One of the things I find interesting is that some of the Representatives are taking the opportunity to point out how they have have written and/or approved bills that, had they become laws by now, would have federally outlawed a technique known as "pretexting" for fraudulently obtaining phone records. Third party investigators working on behalf of HP engaged in the practice of pretexting in the course of their investigations. Specific references have been made to bill H.R. 4943: Prevention of Fraudulent Access to Phone Records Act. According to the bill:
Despite the protections in existing law, there is a healthy Internet market for the sale of telephone records. The primary method of obtaining such records is through `pretexting,' by which the data broker pretends to be the telephone account holder to access customer account information.
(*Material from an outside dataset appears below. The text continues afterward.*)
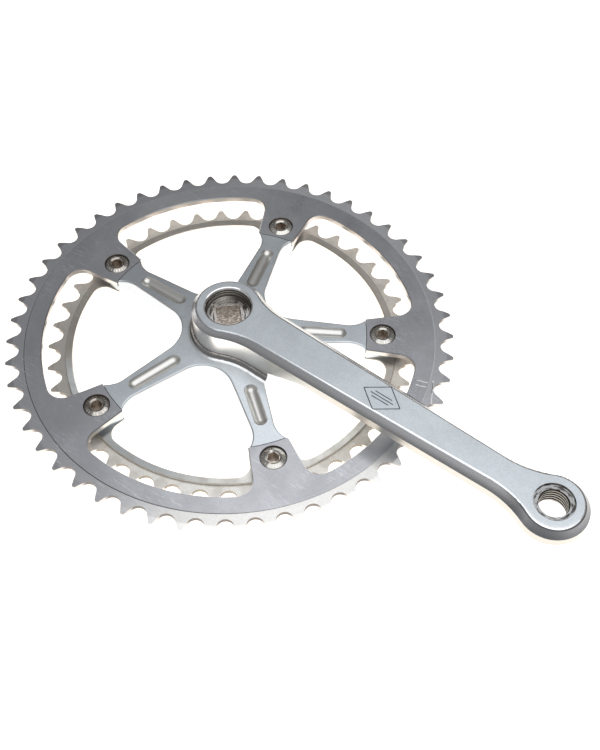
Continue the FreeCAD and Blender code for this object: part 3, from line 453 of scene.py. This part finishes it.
def socket_frame(graph, place):
    """The worn bright border of the square socket, whose flats lie at 45 degrees to the arm."""
    across = graph.math("ADD", graph.math("ABSOLUTE", place.x), graph.math("ABSOLUTE", place.y))
    worn = graph.between(graph.noise(place.vector, 620.0, detail=3.0), 0.3, 0.5)
    return graph.product(graph.band(across, 7.6 * MM, 9.6 * MM, 0.2 * MM), worn,
                         graph.band(place.z, WASHER_SEAT - 0.4 * MM, WASHER_SEAT + 0.6 * MM, 0.3 * MM),
                         graph.between(place.up, 0.5, 0.8))


def eye_rim(graph, place):
    """The polished border of the pedal eye's face, at its outer end and on the side of -Y, where a painted
    highlight goes.
    """
    apart, _ = around_axis(graph, place, CRANK_LENGTH)
    return graph.product(graph.between(apart, 10.5 * MM, 13.2 * MM), graph.between(place.y, 2 * MM, -6 * MM),
                         graph.between(place.x, 160 * MM, 168 * MM), graph.between(place.up, 0.95, 0.99))


def in_pedal_recess(graph, place):
    """The recess around the pedal thread, and the hole under it."""
    apart, _ = around_axis(graph, place, CRANK_LENGTH)
    return graph.product(graph.between(apart, PEDAL_SEAT + 0.35 * MM, PEDAL_SEAT + 0.05 * MM),
                         graph.between(place.z, FACE - 0.2 * MM, FACE - 0.5 * MM))


def recess_marks(graph, place):
    """Dark rubbed arcs in the pedal recess."""
    apart, angle = around_axis(graph, place, CRANK_LENGTH)
    stretched = graph.vector(graph.product(apart, 1100.0), graph.product(angle, 1.6), 4.0)
    arcs = graph.noise(stretched, 1.0, detail=3.0)
    return graph.product(in_pedal_recess(graph, place), graph.between(arcs, 0.48, 0.58))


# Masks for the chainring bolts ----------------------------------------------------------------------

def rim_ticks(graph, place):
    """Short radial strokes on the heads of the chainring bolts."""
    apart, angle = around_bolt(graph, place)
    strokes = graph.between(graph.math("COSINE", graph.product(angle, 22.0)), 0.1, 0.5)
    worn = graph.between(graph.noise(place.vector, 330.0), 0.4, 0.55)
    return graph.product(strokes, worn, graph.band(apart, 4.2 * MM, 5.1 * MM, 0.1 * MM),
                         graph.between(place.z, RING_FACE - 0.8 * MM, RING_FACE - 0.7 * MM))


def in_hexagon(graph, place):
    """Stains inside the bolts' hexagon sockets."""
    apart, _ = around_bolt(graph, place)
    stain = graph.between(graph.noise(place.vector, 900.0, detail=4.0), 0.3, 0.55)
    return graph.product(graph.between(apart, 3.1 * MM, 2.9 * MM),
                         graph.between(place.z, RING_FACE, RING_FACE - 0.2 * MM), stain)


# Metals ---------------------------------------------------------------------------------------------

def crank_metal():
    """Satin aluminium with polished edges, painted highlights on its edges and walls, and painted shade on
    its bevels, foot and holes.
    """
    return metal("crank_satin", (0.78, 0.83, 0.87), 0.37, wear=0.25, grime_and_shade=0.35, mottle=0.14, layers=[
        # Painted reflection: the upright walls near white, as if lit by the pale floor. Painted shade: the
        # boss wall away from the pedal brown, and the walls towards the pedal greyer.
        (on_arm_wall, (0.98, 0.955, 0.92), 0.3),
        (on_hub_wall, (0.44, 0.40, 0.35), 0.3),
        (on_far_wall, (0.66, 0.635, 0.59), 0.3),
        # Painted highlight where the hollow curve runs out into the spider, and painted shade in the hollow
        # curve.
        (beside_foot, (0.86, 0.87, 0.88), 0.22),
        (on_foot, (0.36, 0.35, 0.35), 0.2),
        # Painted shade on the outer bevel, darker low on it and darkest around the pedal eye, and painted
        # light on it towards the pedal.
        (on_outer_bevel, (0.60, 0.61, 0.63), 0.25),
        (towards_pedal, (0.88, 0.89, 0.92), 0.25),
        (on_bevel_foot, (0.28, 0.28, 0.29), 0.25),
        (on_eye_bevel, (0.16, 0.17, 0.19), 0.25),
        # Painted highlight along the polished rounding.
        (face_edge, (1.0, 1.0, 1.0), 0.12),
        # Painted shade on the spider arms away from the pedal.
        (on_spider_face, (0.62, 0.655, 0.69), 0.33),
        # Painted highlight: a pale, warm tone in the spider arms' grooves.
        (in_groove, (0.80, 0.785, 0.75), 0.32),
        # Painted shade inside the extractor hole, with painted highlights on its polished mouth and on the
        # level steps in it.
        (in_extractor_hole, (0.50, 0.48, 0.45), 0.25),
        (on_hole_mouth, (1.0, 1.0, 1.0), 0.15),
        (on_washer_seat, (1.0, 0.97, 0.94), 0.25),
        (seat_rings, (0.10, 0.09, 0.08), 0.4),
        (in_socket, (0.33, 0.29, 0.27), 0.45),
        (socket_frame, (0.98, 0.91, 0.86), 0.25),
        # Painted highlight on the pedal eye's polished border, and painted shade in the recess around the
        # pedal thread.
        (eye_rim, (1.0, 1.0, 1.0), 0.3),
        (in_pedal_recess, (0.40, 0.40, 0.40), 0.2),
        (recess_marks, (0.09, 0.085, 0.08), 0.4),
    ])


def outer_metal():
    """Turned aluminium of the outer ring, with one group of scratches near the crank arm, and painted light
    and shade by direction around the ring.
    """
    teeth = beyond(OUTER_STEP)
    shaded_gap_walls = both(on_side, ring_band(95.5 * MM, 100.4 * MM, 2.2 * MM))
    return metal("outer_ring_satin", (0.575, 0.58, 0.61), 0.28, wear=0.7, grime_and_shade=0.3, layers=[
        (blotches(110.0, 0.45), (0.46, 0.46, 0.49), 0.34),
        (blotches(480.0, 0.4), (0.49, 0.49, 0.52), 0.3),
        (turned_marks(0.14), (0.80, 0.80, 0.80), 0.3),
        # Painted reflection: the ring darker towards one side and lighter towards another.
        (partly(towards(225, 60), 0.3), (0.42, 0.42, 0.45), 0.32),
        (partly(towards(140, 30), 0.35), (0.78, 0.78, 0.78), 0.32),
        (teeth, (0.55, 0.55, 0.575), 0.3),
        # Painted light and shade on the tooth band, lighter or darker by direction around the ring.
        (both(teeth, towards(95, 45)), (0.70, 0.70, 0.72), 0.33),
        (both(teeth, towards(240, 60)), (0.50, 0.50, 0.52), 0.34),
        (both(teeth, towards(322, 50)), (0.88, 0.86, 0.83), 0.3),
        # A painted highlight along the tooth band's step, and a painted shadow line there on one side.
        (step_line(OUTER_STEP), (0.76, 0.76, 0.76), 0.4),
        (both(step_line(OUTER_STEP), towards(245, 85)), (0.08, 0.08, 0.085), 0.5),
        # Painted reflection: upright faces paler and creamier.
        (on_side, (0.76, 0.72, 0.69), 0.34),
        # Painted shade on the walls of the tooth gaps.
        (shaded_gap_walls, (0.25, 0.23, 0.215), 0.5),
        (scratch((86, 30), (90.5, 31.5), 0.42), (0.97, 0.97, 0.97), 0.5),
        (scratch((87, 27.5), (91, 29), 0.42), (0.97, 0.97, 0.97), 0.5),
        (scratch((92, 34), (98, 23), 0.42), (0.97, 0.97, 0.97), 0.5),
        (scratch((92.5, 33), (95, 28), 0.25), (0.10, 0.10, 0.11), 0.5),
    ])


def inner_metal():
    """Warmer, duller aluminium of the inner ring, with painted light and shade by direction around it,
    cooler on the flat inside its tooth band.
    """
    teeth = beyond(INNER_STEP)
    flat = ring_band(60 * MM, 78.2 * MM, 0.2 * MM)
    shaded_gap_walls = both(on_side, ring_band(79.7 * MM, 83.2 * MM, 0.9 * MM))
    return metal("inner_ring_satin", (0.62, 0.57, 0.51), 0.34, wear=0.4, grime_and_shade=0.2, layers=[
        # Painted light: paler and creamier towards one side.
        (partly(towards(322, 70), 0.9), (0.88, 0.865, 0.82), 0.34),
        # Painted shade and a painted highlight, both cooler in tone, on the flat inside the tooth band.
        (both(flat, towards(268, 42)), (0.52, 0.54, 0.54), 0.34),
        (both(flat, towards(238, 16)), (0.86, 0.89, 0.88), 0.34),
        (teeth, (0.84, 0.79, 0.71), 0.5),
        # Painted shade and a painted highlight on the tooth band, by direction around the ring.
        (both(teeth, towards(225, 50)), (0.58, 0.55, 0.51), 0.5),
        (both(teeth, towards(305, 50)), (0.98, 0.95, 0.90), 0.4),
        (blotches(160.0, 0.35), (0.48, 0.43, 0.37), 0.45),
        # A painted shadow line at the tooth band's step.
        (partly(step_line(INNER_STEP), 0.6), (0.20, 0.19, 0.17), 0.5),
        # Painted reflection: upright faces paler and creamier.
        (on_side, (0.88, 0.84, 0.78), 0.36),
        # Painted shade on the walls of the tooth gaps.
        (shaded_gap_walls, (0.34, 0.31, 0.27), 0.5),
    ])


def steel():
    """Nickel-plated steel of the bolts and nuts, with painted shade on the side away from the pedal."""
    return metal("nickel_steel", (0.70, 0.67, 0.62), 0.13, wear=0.2, grime_and_shade=0.3, layers=[
        # Painted shade on the side away from the pedal.
        (partly(towards(205, 115), 0.85), (0.38, 0.345, 0.31), 0.13),
        (rim_ticks, (0.95, 0.93, 0.9), 0.35),
        (in_hexagon, (0.46, 0.39, 0.33), 0.35),
    ])


SHARP_EDGE = math.radians(31)
FLAT_FACE_WEIGHT = 90

looks = {"crank_arm": crank_metal(), "outer_chainring": outer_metal(), "inner_chainring": inner_metal()}
fastener_look = steel()
for name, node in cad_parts.items():
    node.data.materials.clear()
    node.data.materials.append(looks.get(name, fastener_look))
    node.data.polygons.foreach_set("use_smooth", [True] * len(node.data.polygons))
    split = node.modifiers.new("edge_split", "EDGE_SPLIT")
    split.split_angle = SHARP_EDGE
    weighted = node.modifiers.new("weighted_normals", "WEIGHTED_NORMAL")
    weighted.weight = FLAT_FACE_WEIGHT


# Threads and the arm's mark -------------------------------------------------------------------------

def mesh_piece(name, points, faces, material):
    """A new piece that rides with the CAD nodes."""
    mesh = bpy.data.meshes.new(name)
    mesh.from_pydata(points, [], faces)
    mesh.validate()
    mesh.materials.append(material)
    piece = bpy.data.objects.new(name, mesh)
    bpy.context.scene.collection.objects.link(piece)
    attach(piece, "root")


def thread_metal(name, centre, wall, depth):
    """Bright on the crests, with painted shade dark in the roots between them."""
    def in_root(graph, place):
        apart, _ = around_axis(graph, place, centre)
        return graph.between(apart, wall - depth * 0.85, wall - depth * 0.5)

    return metal(name, (0.62, 0.59, 0.55), 0.25, wear=0.2, grime_and_shade=0.5, layers=[
        # Painted shade in the thread's roots.
        (in_root, (0.05, 0.045, 0.04), 0.6),
    ])


def thread(name, centre, wall, depth, pitch, low, high):
    """Helical ridges that stand inwards from a hole's wall. They fade in and out at their ends."""
    # Across a ridge: how far it stands from the wall, and its height in shares of the pitch.
    section = [
        (0.05 * MM, -0.48), (-depth * 0.92, -0.12), (-depth, 0.0), (-depth * 0.92, 0.12), (0.05 * MM, 0.48),
    ]
    steps = 96
    turns = (high - low) / pitch
    count = int(turns * steps)
    points = []
    for step in range(count + 1):
        run = step / steps
        angle = 2 * math.pi * step / steps
        fade = min(1.0, run * 3, (turns - run) * 3)
        for inward, rise in section:
            radius = wall + max(inward, inward * fade)
            z = low + (run + rise * fade) * pitch
            points.append((centre + radius * math.cos(angle), radius * math.sin(angle), z))
    width = len(section)
    faces = [
        (width * s + k, width * (s + 1) + k, width * (s + 1) + k + 1, width * s + k + 1)
        for s in range(count) for k in range(width - 1)
    ]
    mesh_piece(name, points, faces, thread_metal(f"{name}_metal", centre, wall, depth))


thread("extractor_thread", centre=0.0, wall=10.46 * MM, depth=0.42 * MM, pitch=1.5 * MM,
       low=28.6 * MM, high=31.1 * MM)
thread("pedal_thread", centre=CRANK_LENGTH, wall=6.6 * MM, depth=0.55 * MM, pitch=1.7 * MM,
       low=22.9 * MM, high=30.9 * MM)


def engraved_line():
    """Dark paint in the lines of the arm's mark."""
    material = bpy.data.materials.new("engraved_line")
    graph = Graph(material)
    shader = graph.node("ShaderNodeBsdfPrincipled", {
        "Base Color": rgba((0.05, 0.065, 0.085)), "Metallic": 0.6, "Roughness": 0.55,
    })
    graph.node("ShaderNodeOutputMaterial", {"Surface": shader})
    return material


def arm_mark(centre, half_length, half_width):
    """A plain engraved lozenge with three strokes inside, as flat dark lines on the arm's face."""
    line_width, line_gap, lift = 0.42 * MM, 1.5 * MM, 0.02 * MM
    points, faces = [], []

    def stroke(start, end):
        run = (end[0] - start[0], end[1] - start[1])
        size = math.hypot(*run)
        side = (-run[1] / size * line_width / 2, run[0] / size * line_width / 2)
        first = len(points)
        for (x, y), sign in ((start, -1), (end, -1), (end, 1), (start, 1)):
            points.append((centre + x + sign * side[0], y + sign * side[1], FACE + lift))
        faces.append((first, first + 1, first + 2, first + 3))

    corners = [(half_length, 0), (0, half_width), (-half_length, 0), (0, -half_width)]
    for start, end in zip(corners, corners[1:] + corners[:1]):
        stroke(start, end)
    for across in (-line_gap, 0.0, line_gap):
        reach = half_length * 0.62 - abs(across)
        stroke((-reach, across), (reach, across))
    mesh_piece("arm_mark", points, faces, engraved_line())


arm_mark(centre=85.2 * MM, half_length=9.4 * MM, half_width=7.2 * MM)


# Studio ---------------------------------------------------------------------------------------------

def glowing_paper(name, colour, glow):
    """Pale paper with some light of its own, so that the shadow on it stays faint."""
    material = bpy.data.materials.new(name)
    graph = Graph(material)
    paper = graph.node("ShaderNodeBsdfDiffuse", {"Color": rgba(colour)})
    light = graph.node("ShaderNodeEmission", {"Color": rgba(glow), "Strength": 1.0})
    lit_paper = graph.node("ShaderNodeAddShader", {0: paper, 1: light})
    graph.node("ShaderNodeOutputMaterial", {"Surface": lit_paper})
    return material


bpy.ops.mesh.primitive_plane_add(size=6.0, location=(0, 0, -0.2 * MM))
floor = bpy.context.object
floor.name = "floor"
floor.data.materials.append(glowing_paper("pale_floor", (0.92, 0.89, 0.85), (0.97, 0.925, 0.875)))


def studio_walls():
    """Surroundings that are dark near the floor and paler higher up, with a pale wall on the side of -Y."""
    world = bpy.data.worlds.new("studio")
    bpy.context.scene.world = world
    graph = Graph(world)
    direction = graph.node("ShaderNodeTexCoord").outputs["Generated"]
    x, y, z = graph.node("ShaderNodeSeparateXYZ", {0: direction}).outputs
    walls = graph.ramp(z, [
        (0.0, (0.10, 0.09, 0.08)),
        (0.3, (0.15, 0.145, 0.14)),
        (0.5, (0.22, 0.22, 0.22)),
        (0.75, (0.30, 0.305, 0.31)),
        (1.0, (0.36, 0.37, 0.38)),
    ])
    front = graph.between(graph.math("SUBTRACT", graph.product(x, 0.2), y), 0.1, 0.6)
    walls = graph.mix(graph.product(front, graph.between(z, 0.75, 0.5)), walls, (0.36, 0.36, 0.36))
    graph.node("ShaderNodeOutputWorld", {"Surface": graph.node("ShaderNodeBackground", {"Color": walls})})


def softbox(name, centre, size, turn, radiance, colour):
    """A level light panel shining down, its radiance the same whatever its size."""
    light = bpy.data.lights.new(name, "AREA")
    light.shape = "RECTANGLE"
    light.size, light.size_y = size
    light.energy = radiance * math.pi * size[0] * size[1]
    light.color = colour
    lamp = bpy.data.objects.new(name, light)
    lamp.location = centre
    lamp.rotation_euler.z = math.radians(turn)
    bpy.context.scene.collection.objects.link(lamp)


def studio_camera(location, turns, lens):
    """The scene's camera, its turns in degrees and its lens in millimetres on a 36 mm sensor."""
    camera = bpy.data.objects.new("camera", bpy.data.cameras.new("camera"))
    camera.data.sensor_width = 36
    camera.data.lens = lens
    camera.data.clip_start, camera.data.clip_end = 0.01, 20
    camera.location = location
    camera.rotation_euler = [math.radians(turn) for turn in turns]
    bpy.context.scene.collection.objects.link(camera)
    bpy.context.scene.camera = camera


studio_walls()
softbox("overhead_softbox", centre=(0.172, 0.085, 1.0), size=(1.09, 1.19), turn=15.2,
        radiance=1.05, colour=(0.97, 0.985, 1.0))
studio_camera((0.21896, -0.23866, 0.42995), (35.482, -0.081, 36.806), lens=53.52)
bpy.context.scene.view_settings.view_transform = "Standard"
A `pretexter' can place a call to the telecommunications carrier, and with a few pieces of personal information, such as a social security number or phone number, persuade an employee to release the secured information. A `pretexter' can also take advantage of situations in which a consumer has not set up an online account for a given phone number. With those same personal identifiers, a `pretexter' can set up the online account and access all of the targeted customer's personal information.
Perhaps it may not be the case, but, in saying they have been looking to pass "anti-pretexting" legislation, it feels a lot like these Congresspeople are saying to voters "Hey, I saw this coming and have made efforts to protect you."
- [11:00 approx] Representative Jay Inslee (D-Washington) blames the GOP for holding up a bill that would have outlawed pretexting
- [11:05 approx] Representative Anna Eshoo (D-California) whose jurisdiction includes Palo Alto, CA where HP is headquartered is railing about her hard-working honest constituents who work for HP that will be impacted by this scandal. She notes that Palo Alto means "tall tree" and how HP is considered to be one of those tall trees.
- [11:13 approx] Representative Ed Markey (D-Massachusetts) - "[HP is suffering from Sgt. Schultz Syndrome] (a reference to the old TV series Hogan's Heroes): 'I heard nothing I saw nothing. I knew nothing.' That is their defense. It is not believable."
- [11:17 approx] All of those testifying take the oath and are being asked if they have legal counsel with them to represent them. Many do.
- [11:19 approx] Those tesitfying are offered an opportunity by committee Chairman Ed Whitfield to make opening statements and no one takes him up on the offer.
- [11:21 approx] Ann Baskins (who announced her resignation as HP general counsel this morning) is the first to go on the hot seat. She is shown some of her handwritten notes (as an exhibit) and she is asked if she though the techniques were legal, ethical, etc. Baskins takes the fifth ammendment for "any and all questions that will be asked today." She is dismissed.
- [11:23 approx] It's former HP senior counsel Kevin Hunsaker's turn to take the hotseat and he is asked the similar questions referring to different exhibits (including e-mails he authored) and he takes the fifth.
- More "witnesses" to which Whitfield directs questions (some of which work for Security Outsourcing Solutions, Eye in the Sky Investigations, and In Search Of Inc. ... the third-party companies that were involved in the fraudulent acquisition of phone records) are excused as they also take the fifth ammendment.
- [11:35 approx] Resigned HP director George "Jay" Keyworth, the board member who is alleged to be the "leaker" of confidential information takes the fifth but says that he has information that would be useful to the Committee in its efforts to pass a law.
- [11:40 approx] Committee Chairman Joe Barton and Congressperson Diane DiGette (Colorado) express their disappointment at the fact that no one is willing to testify citing the fact that they were told ahead of the hearing that only two people would be exercising their fifth ammendment rights. Barton talks about how he's never seen anything like this before.
- [11:43 approx] Former HP chairwoman Patricia Dunn is given an opportunity to speak for five minutes and takes that opportunity. She recounts how she ended up taking the lead on the investigation and how obtaining phone records in the course of such investigations was a "standard practice" at HP and that the records were obtained through publicly available information, in a legal fashion. She says she was "pretexted" too, that she isn't a lawyer, and speaks of how she was let down by those she relied on for determining the legality of the techniques that were used to obtained the phone records.
- [11:49 approx] Outside counsel to HP Larry Sonsini, who claims his phone records were pretexted too says "In my opinion, the use of pretexting.... is plainly wrong."
- [11:52 approx] HP IT Security Investigations chief Fred Adler "take the stand" and says he volunteered to be at the hearing (he was not subpoenaed). Adler says that he questioned the practices of pretexting when he first found out that they were being used in the course of the investigations but was assured that at least two separate legal opinions verified that the technique was legal.
- [11:58 approx] Questioning of Patricia Dunn begins. She says she didn't know where the information could be found publicly. Dunn says she has no recollection of a conversation with Ron DeLia, operator of Security Outsourcing Solutions Inc., regarding pretexting. She says the first time that pretexting entered her consciousness and that it could involve the "fraudulent misrepresentation of identity" DeLia has previously said otherwise (saying he clearly discussed the method including impersonation with Dunn in mid 2005). My guess is that if charges are brought against Dunn, this will be a major point of contention. Dunn reaffirms her denial that DeLia discussed pretexting and impersonation with her.